"We have a legislative session coming up," Scott said during a visit to the Honeywell Aerospace plant in Largo, where he was touting his new plan to boost state manufacturing. "I think the right thing to do is go back and look at our laws."
The father of a teacher, Scott said he would particularly support looking at ways to make schools safer. But he did not specify which other areas of existing state law might deserve scrutiny, refusing to respond to questions about universal background checks for firearm sales and a ban on assault weapons.
"I want people to feel safe in our state," he said. Story here.
His remarks came in response to reporters' questions on gun control, as the nation awaited an announcement from the White House on proposals to reform federal firearm regulations. President Barack Obama called on Congress to enact bans on assault weapons and high-capacity gun magazines, and expand background checks for gun purchasers.
Scott's call for a review of state gun laws is was a rare — if still vague — foray into the debate over gun control in the wake of the Dec. 14 massacre of 20 children and six adults by a gunman at an elementary school in Newtown, Conn.

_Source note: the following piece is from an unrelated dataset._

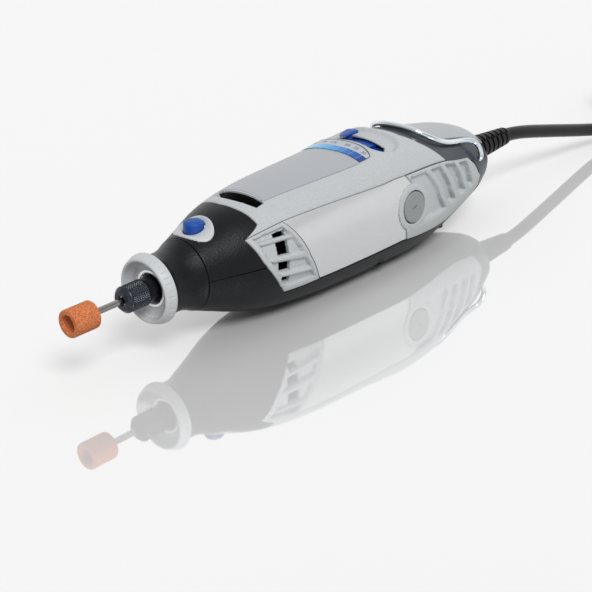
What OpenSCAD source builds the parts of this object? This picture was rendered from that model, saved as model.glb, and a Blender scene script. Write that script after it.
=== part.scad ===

In previous public remarks, he has emphasized his sympathy for the victims' families, rather than a legislative response. Scott skipped a conference call held by Vice President Joe Biden last week in which Biden solicited views on gun violence.
Florida's patchwork gun laws have subjected the state to criticism from gun-control advocates across the country. The state received a grade of "D-" in a recent review of state firearm laws by the Law Center to Prevent Gun Violence, a San Francisco-based nonprofit.
In addition to its hotly debated "Stand Your Ground" self-defense law, Florida does not require background checks for private sales of weapons and places no limits on the number of guns a person can buy at one time. The state has issued more than a million permits to carry a concealed handgun.
Asked later to clarify the governor's position on which state laws should be examined, his press secretary, Jackie Schutz, said she could not offer specifics.
"Generally, he wants to take the [legislative] session to look at them, like he said," Schutz said. "He wants to look at any ideas."
Schutz declined to offer details about the governor's ideas on school safety, or the possibility — advocated by the National Rifle Association — of placing armed guards in every elementary school.
"The safety of our schools — the teachers, the students, the people who work in the schools — is incredibly important," she said.